Sappiamo comunque tutti che "imperfetto è bello". Bene. Siamo in grado di trasformare questa convinzione in azione? Siamo in grado di accoglierci e accettarci senza avere bisogno di perdonarci (non essere perfetti non è una colpa, dunque non necessita di perdono)?

Accettare i nostri limiti ed errori non è facile quando le attese da parte degli altri sono molto elevate. A scuola, al lavoro e anche nella vita privata veniamo subissati, fin da piccoli, di aspettative sul nostro conto e ci sentiamo costretti a soddisfarle per gratificare gli altri e godere noi stessi delle tanto agognate pacche sulla spalla. Questo continuo accontentare gli altri diviene con il tempo una vera e propria catena cui ci teniamo legati a vita, portando noi stessi allo stress e allo sfinimento; oppure cerchiamo di tagliare la catena in modo sbagliato rinunciando a lottare, lasciandoci andare e abbandonando ogni sogno.

Trovare una via di mezzo e dare onestamente il massimo possibile senza costringerci a essere altro da noi è una vera e propria battaglia.

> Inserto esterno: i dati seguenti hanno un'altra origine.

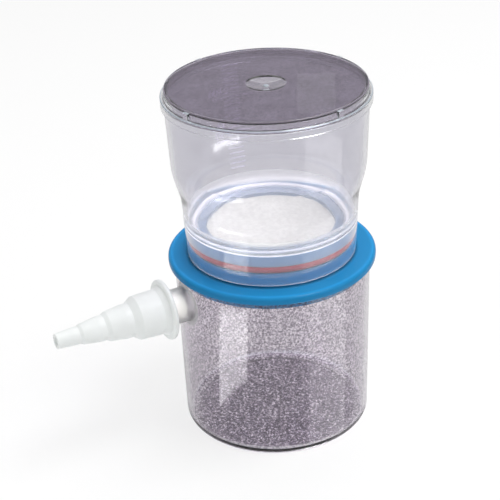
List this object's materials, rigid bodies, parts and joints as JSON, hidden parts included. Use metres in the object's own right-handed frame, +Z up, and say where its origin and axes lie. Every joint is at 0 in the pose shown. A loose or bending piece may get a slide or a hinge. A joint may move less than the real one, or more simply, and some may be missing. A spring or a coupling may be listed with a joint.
{
  "type": "vacuum filtration unit",
  "caption": "Disposable vacuum filter: clear lidded funnel over a white membrane, blue collar with red seal ring, clear cup with side port and stepped white hose adapter.",
  "frame": {"origin": "centre of the ring that the receiver stands on, on the axis of the cup", "axes": "+Z up along the common axis of the cup, collar and funnel; the side port and hose adapter point along -X"},
  "size_m": [0.1203, 0.074, 0.1291],
  "materials": {
    "clear_polystyrene": "clear injection-moulded polystyrene, polished",
    "blue_polypropylene": "satin moulded polypropylene",
    "white_polyethylene": "satin moulded polyethylene",
    "natural_polypropylene": "milky uncoloured moulding",
    "red_silicone": "moulded ring, matt",
    "cellulose_pad": "pressed fibre pad",
    "cellulose_membrane": "cast microporous sheet, matt",
    "cotton_fibre": "loose cotton fibre"
  },
  "bodies": {
    "base": {"receiver": "clear_polystyrene", "cotton_plug": "cotton_fibre"},
    "collar_stack": {"collar": "blue_polypropylene", "seal_ring": "red_silicone", "support_plate": "natural_polypropylene", "support_pad": "cellulose_pad", "membrane_filter": "cellulose_membrane"},
    "funnel": {"upper_chamber": "clear_polystyrene"},
    "cover": {"lid": "clear_polystyrene"},
    "adapter": {"hose_adapter": "white_polyethylene"}
  },
  "joints": [
    {"name": "collar_lift", "type": "slide", "parent": "base", "child": "collar_stack", "axis": [0, 0, 1], "range_m": [0, 0.02]},
    {"name": "funnel_lift", "type": "slide", "parent": "collar_stack", "child": "funnel", "axis": [0, 0, 1], "range_m": [0, 0.015]},
    {"name": "lid_lift", "type": "slide", "parent": "funnel", "child": "cover", "axis": [0, 0, 1], "range_m": [0, 0.01]},
    {"name": "adapter_pull", "type": "slide", "parent": "base", "child": "adapter", "axis": [-1, 0, 0], "range_m": [0, 0.015]}
  ]
}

L'importante è essere convinti fino in fondo che essere perfetti non è obbligatorio, che nessuno lo è e che siamo meravigliosi così come siamo: migliorarsi è sempre possibile, ma puntare l'asticella troppo in alto può essere rischioso. Chi conosce bene se stesso sa cosa è in grado di dare, cosa gli piace e dove è in grado di spingersi, e al diavolo le continue richieste e le critiche! Saper portare la propria meravigliosa imperfezione come una medaglia è molto meglio che inseguire i risultati di qualcun altro.